Wir dringen tiefer in den Schlund des Berges vor. Sehen auf und Abgänge. Verbindungstunnels und zwei weitere, wichtige Dinge. Am Eingang befindet sich eine kleine Kapelle. Zu Ehren Jesus Christus und Jungfrau Maria, wird gebetet. Diese Beschützen alles, bis zum Bergeingang. Danach befindet man sich nicht mehr in deren Reich, nein, das hier gehört jemand anderem. Als wir uns weiter bewegen, treffen wir auf ihn. Den Teufel persönlich. Das hier ist sein Reich und man befriedigt ihn mit Zigaretten, Kokablättern, 96% Alkohol und Manchmal auch Lamaföten. Julio erzählt ganz abergläubisch, wie ein Junger Mann einmal Naiv behauptet hat, niemals dem Teufel zu dienen. Auf dem Weg nach draussen, wurde er von einem kleinen Stein im Nacken so unglücklich getroffen, dass er sofort Tod war. Es sind die Alten, die die Jungen an die Tradition erinnern und ihr Wissen weiter geben. So gibt es eine Hyrarchie, eine Bruderschaft, Kumpels eben.

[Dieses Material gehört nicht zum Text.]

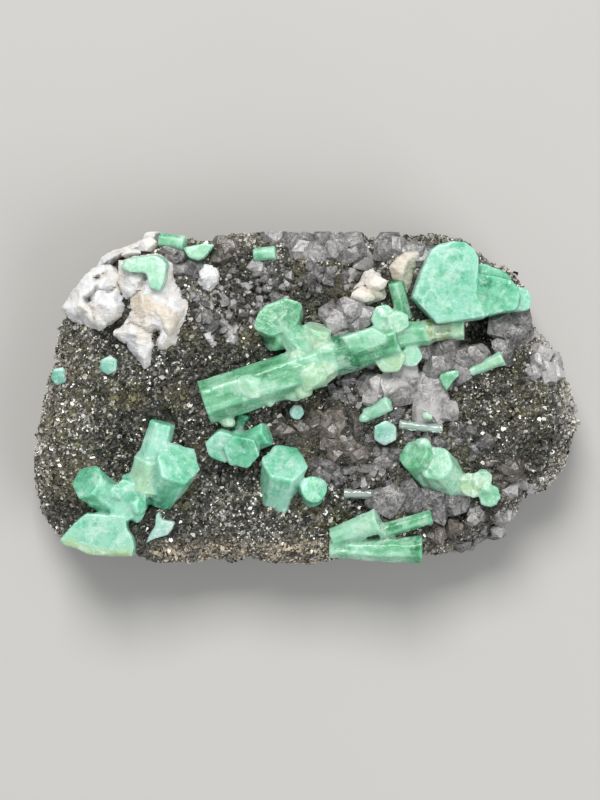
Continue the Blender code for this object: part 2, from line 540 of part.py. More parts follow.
def combine(obj, others, operation):
    """Joins the other objects to obj, or cuts them from it, all at once."""
    group = bpy.data.collections.new(f"{obj.name}_{operation.lower()}")
    for other in others:
        group.objects.link(other)
    obj.modifiers.new("triangles", "TRIANGULATE")
    boolean = obj.modifiers.new(operation.lower(), "BOOLEAN")
    boolean.operation = operation
    boolean.solver = "EXACT"
    boolean.operand_type = "COLLECTION"
    boolean.collection = group
    settle(obj)
    bpy.data.collections.remove(group)


def make_piece(name, forms, colour, home, tools):
    """One piece: its forms grown into each other as one solid. It also leaves a wider cutter for each form."""
    solids = [form.solid(f"{name}_form_{i}" if i else name, 0, home if i == 0 else tools)
              for i, form in enumerate(forms)]
    piece = solids[0]
    if len(solids) > 1:
        combine(piece, solids[1:], "UNION")
    piece.data.materials.clear()
    piece.data.materials.append(colour)
    cutters = [form.solid(f"{name}_socket_{i}", GAP, tools) for i, form in enumerate(forms)]
    return piece, cutters


def main():
    for obj in list(bpy.data.objects):
        bpy.data.objects.remove(obj)
    home = collection("beryl_on_matrix")
    tools = collection("cutters")
    tools.hide_render = True
    green = material("beryl_green", BERYL, 0.3)
    pale = material("beryl_pale", PALE_BERYL, 0.3)
    white = material("feldspar_white", FELDSPAR, 0.6)
    grey = material("quartz_grey", QUARTZ, 0.25)
    smoky = material("quartz_smoky", SMOKY_QUARTZ, 0.2)
    schist = material("mica_schist", SCHIST, 0.5)
    pale_nodes = ("shard", "clear", "left_hexagon", "left_edge", "blue", "beryl_hexagon")
    groups = [(name, forms, pale if any(word in name for word in pale_nodes) else green)
              for name, forms in BERYLS.items()]
    groups += [(name, forms, white) for name, forms in FELDSPARS.items()]
    groups += [(name, forms, smoky if "smoky" in name or "brown" in name else grey)
               for name, forms in QUARTZ_GRAINS.items()]
    sockets = []
    for name, forms, colour in groups:
        piece, cutters = make_piece(name, forms, colour, home, tools)
        neighbours = [socket for socket in sockets if near(piece, socket)]
        if neighbours:
            combine(piece, neighbours, "DIFFERENCE")
        keep_largest_body(piece)
        sockets += cutters
    slab = make_slab(home)
    slab.data.materials.append(schist)
    combine(slab, sockets, "DIFFERENCE")
    keep_largest_body(slab)
    flats = slab.modifiers.new("whole_flats", "DECIMATE")
    flats.decimate_type = "DISSOLVE"
    flats.angle_limit = math.radians(5)
    settle(slab)
    for tool in tools.objects:
        tool.hide_render = True
        tool.display_type = "WIRE"


main()
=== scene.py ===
"""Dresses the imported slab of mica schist, with its beryl crystals, quartz and feldspar, seen from above.

Lengths are millimetres until a mesh is made: MM turns them into Blender's metres. The forms repeat the
solids' places and sizes, and each piece here adds what is too fine for them: flakes, grains, grooves, steps
and chips. The order of the forms and patches matters, because each takes its random numbers in turn.
"""
import itertools
import math
import random
from dataclasses import dataclass

import bmesh
import bpy
import numpy as np
from mathutils import Matrix, Vector, noise
from mathutils.bvhtree import BVHTree


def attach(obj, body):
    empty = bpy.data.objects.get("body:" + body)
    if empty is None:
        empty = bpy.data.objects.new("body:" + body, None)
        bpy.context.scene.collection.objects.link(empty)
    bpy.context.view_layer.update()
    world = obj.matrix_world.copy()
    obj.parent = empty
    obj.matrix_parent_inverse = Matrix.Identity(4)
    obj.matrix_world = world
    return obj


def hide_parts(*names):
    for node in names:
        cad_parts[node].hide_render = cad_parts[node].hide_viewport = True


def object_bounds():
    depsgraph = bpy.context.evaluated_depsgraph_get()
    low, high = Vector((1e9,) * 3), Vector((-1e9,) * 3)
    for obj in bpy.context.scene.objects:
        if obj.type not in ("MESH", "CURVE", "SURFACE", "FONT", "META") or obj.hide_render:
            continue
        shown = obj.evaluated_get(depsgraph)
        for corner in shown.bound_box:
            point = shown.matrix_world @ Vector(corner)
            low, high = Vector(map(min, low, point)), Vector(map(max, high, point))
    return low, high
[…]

Als sich der Hund um die Teufelsstatue rekelt, ist es genug für Julio. Er packt den Hund und zieht ihn zu sich. "Wenn man in der Nacht von einem schwarzen Hund träumt, geht man den nächsten Tag nicht in die Mine. Das bringt Unglück." Wir verstehen und schweigen.
Auf dem Weg nach draussen sind wir unterkühlt und es regnet. Das hällt niemanden davon ab Carneval zu feiern. Wir werden überall eingeladen und erleben ein offenes Bolivien, wie noch nie zuvor. Jeder will den Gringo bei sich haben, mit ihm Tanzen oder mindestens ihm einen Wasserballon ist Gesicht watschen. Pitschnass und Sturzbetrunken erreichen wir die andere Seite des Festes, wo unsere Unterkunft auf uns wartet. Ich falle ins Bett - um 2 Tage lang krank im Bett neben Frida liegen zu bleiben.